Der Exilroman kreist um das Erwachsenwerden zwischen den Welten - der Zufluchtsort von Inge und Sanmao, ein zweisprachiger Gedenkstein in einem verwilderten Park, symbolisiert auch die im Totalitarismus verschüttete Geste des Kommunizierens. Und das Wachsen an kulturellen Unterschieden: "Die Straße war offensichtlich nicht nur zur Fortbewegung da, sie diente auch als Verkaufsfläche, Garküche, Wohnzimmer, Werkstatt, Spielplatz und Esslokal ... Hier lag alles so dicht beieinander ... Reichtum und Armut, Leckerbissen und Hungersnot, verlockende Düfte ... brodelnde Aktivität und lähmende Gebrechen."
Kontrapunktisch zu den strammen Parolen westlicher Ideologien vermittelt das Buch durch die Gespräche Inges mit Xiaochun, die sie "Tante" nennt, Einblicke in Chinas Schrift und Kulturweisheit: "Sie war völlig fasziniert von dieser Schrift, die ihre Lautgestalt nicht preisgab, nur den Sinngehalt. Mit ihr konnte man sich die Welt zusammensetzen wie aus einem Setzkasten." Die nicht judenfeindlichen Japaner, die seit 1941 ganz Schanghai kontrollierten, ordneten 1943 wohl auf Drängen des deutschen Bündnispartners den Umzug der nach 1937 angekommenen staatenlosen Flüchtlinge in ein Getto im Stadtteil Hongkou an, wo sie gemeinsam mit Chinesen lebten. Von 1944 an flogen die Amerikaner Luftangriffe auf Schanghai, die am 17. Juli 1945 auch Hongkou schwer trafen. Der zweite Romanteil spielt in der Lebenswelt des Gettos. Bilder menschlicher Extremsituationen und entfesselter Naturgewalt wechseln mit Momenten des Atemholens von den Weltenbränden. Noch in der Pattsituation der "gelähmten Stadt" erlebt Inge eine Art "Wehmutsglück", wenn sie beim der Barmherzigkeitsgöttin geweihten "Tempel unter dem Meer" aushilft und beim Fegen "Buddhas Ratschluss" spürt oder wenn aus einem der wenigen Freiluftcafés im Getto Tanzmusik herüberweht.

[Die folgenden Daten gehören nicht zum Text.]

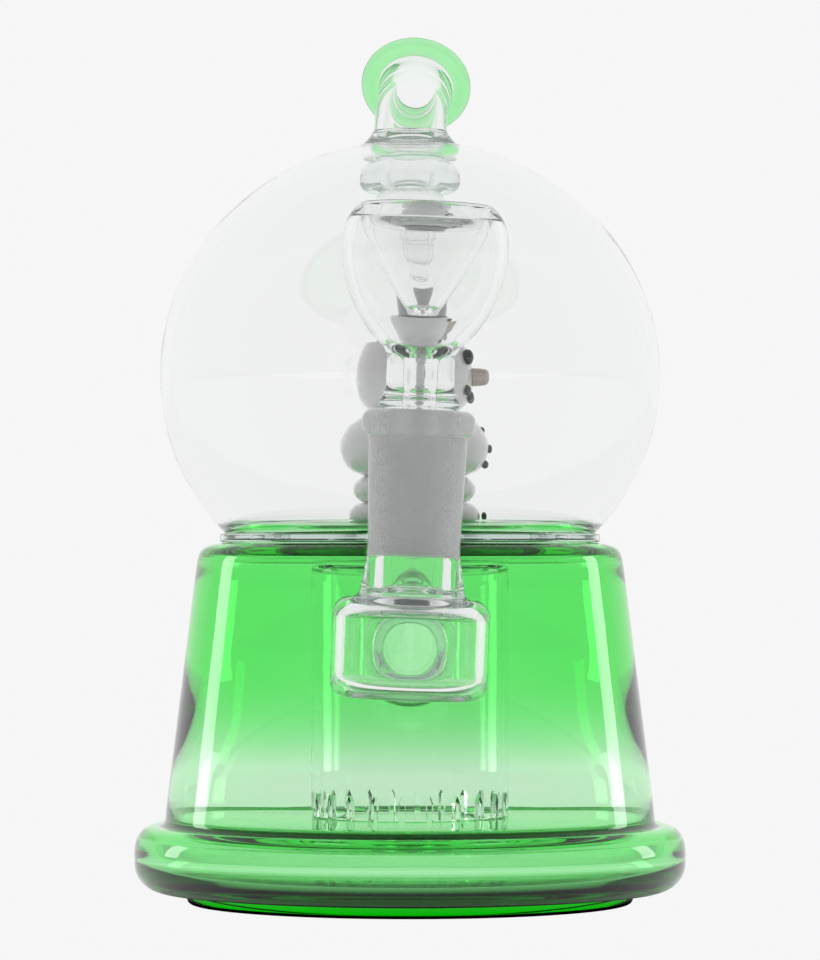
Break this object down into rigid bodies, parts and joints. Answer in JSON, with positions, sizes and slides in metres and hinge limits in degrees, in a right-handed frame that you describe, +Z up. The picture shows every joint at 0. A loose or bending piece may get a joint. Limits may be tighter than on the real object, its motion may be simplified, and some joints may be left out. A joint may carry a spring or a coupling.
{
  "type": "gumball machine",
  "caption": "Blown-glass water pipe shaped like a gumball machine: green conical base, clear globe with a glass snowman inside, bent mouthpiece and a lift-off bowl.",
  "frame": {"origin": "centre of the underside of the floor disc, on the globe's axis", "axes": "+Z up along the globe's axis, -Y towards the bowl, +Y the way that the mouthpiece bends, +X the way that the snowman faces"},
  "size_m": [0.1116, 0.14, 0.1763],
  "materials": {
    "green_glass": "clear transparent green, fire polished",
    "clear_glass": "clear, fire polished",
    "ground_glass": "frosted by grinding",
    "white_glass": "milky white, fire polished",
    "black_glass": "very dark green-black, fire polished",
    "smoke_glass": "smoky grey-green, fire polished",
    "orange_glass": "pale orange, fire polished"
  },
  "bodies": {
    "vessel": {"floor_disc": "green_glass", "foot_ring": "green_glass", "chamber_floor": "green_glass", "base_wall": "green_glass", "deck": "green_glass", "mouthpiece_lip": "green_glass", "globe_floor": "clear_glass", "globe_seam_ring": "clear_glass", "globe": "clear_glass", "neck_weld": "clear_glass", "neck_inner_ring": "clear_glass", "neck_inner_tube": "clear_glass", "neck_middle_bead": "clear_glass", "neck_end_bead": "clear_glass", "neck_tip_bead": "clear_glass", "mouthpiece_tube": "clear_glass", "percolator_can": "clear_glass", "inlet_tube": "clear_glass", "inlet_weld_ring": "clear_glass", "elbow_chamber": "clear_glass", "elbow_weld_ring": "clear_glass", "joint_stem": "clear_glass", "socket_collar": "clear_glass", "joint_socket": "ground_glass", "snowman_base": "white_glass", "snowman_ring": "white_glass", "snowman_belly": "white_glass", "snowman_head": "white_glass", "hat_brim": "black_glass", "snowman_eyes": "black_glass", "snowman_mouth": "black_glass", "snowman_buttons": "black_glass", "hat_crown": "smoke_glass", "snowman_nose": "orange_glass"},
    "ground_plug": {"bowl_ground_joint": "ground_glass"},
    "bowl": {"bowl_flange": "clear_glass", "bowl_stem": "clear_glass", "bowl_bulb": "clear_glass", "bowl_funnel": "clear_glass"}
  },
  "joints": [
    {"name": "bowl_lift", "type": "slide", "parent": "vessel", "child": "ground_plug", "axis": [0.0384, 0, 0.9993], "range_m": [0, 0.03]},
    {"name": "bowl_turn", "type": "hinge", "parent": "ground_plug", "child": "bowl", "pos_m": [0.00175, -0.0685, 0.09837], "axis": [0.0384, 0, 0.9993], "continuous": true}
  ]
}
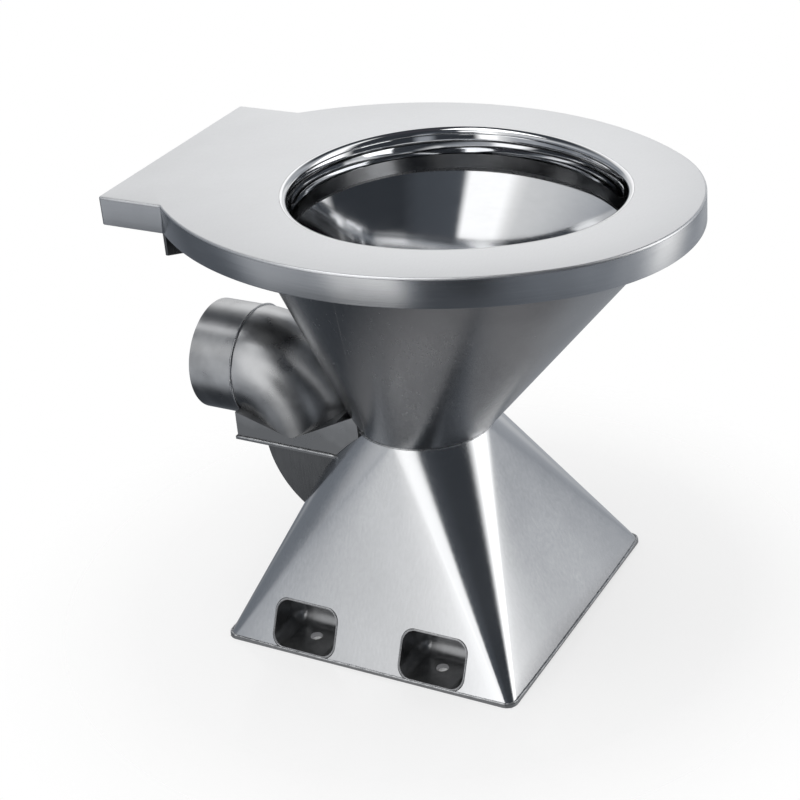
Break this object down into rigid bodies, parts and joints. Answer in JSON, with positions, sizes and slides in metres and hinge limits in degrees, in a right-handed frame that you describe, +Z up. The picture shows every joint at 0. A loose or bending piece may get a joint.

Hornfeck zeichnet ein gerade für junge Leser greifbares "Exil der kleinen Leute", in dem das Dokumentarische nur selten ins Melodramatische entgleitet. Raffiniert vereinen sich die Erzählfäden zu einer bewegenden Geschichte über Fremdheitserfahrung und Erwachsenwerden. Während es die Eltern 1947 nach Australien zieht, fasst Inge, befreit von Besatzung und Blockaden, nach neun Jahren in der Stadt zunächst den Entschluss zu bleiben: Sie ist angekommen im Freihafen der Phantasie als Gegenentwurf kurzsichtiger Heilsversprechen und Ideologien.
STEFFEN GNAM
Susanne Hornfeck: "Torte mit Stäbchen. Eine Jugend in Schanghai".
Deutscher Taschenbuch Verlag, Reihe Hanser, München 2012. 380 S., br., 12,95 [Euro]. Ab 14 J.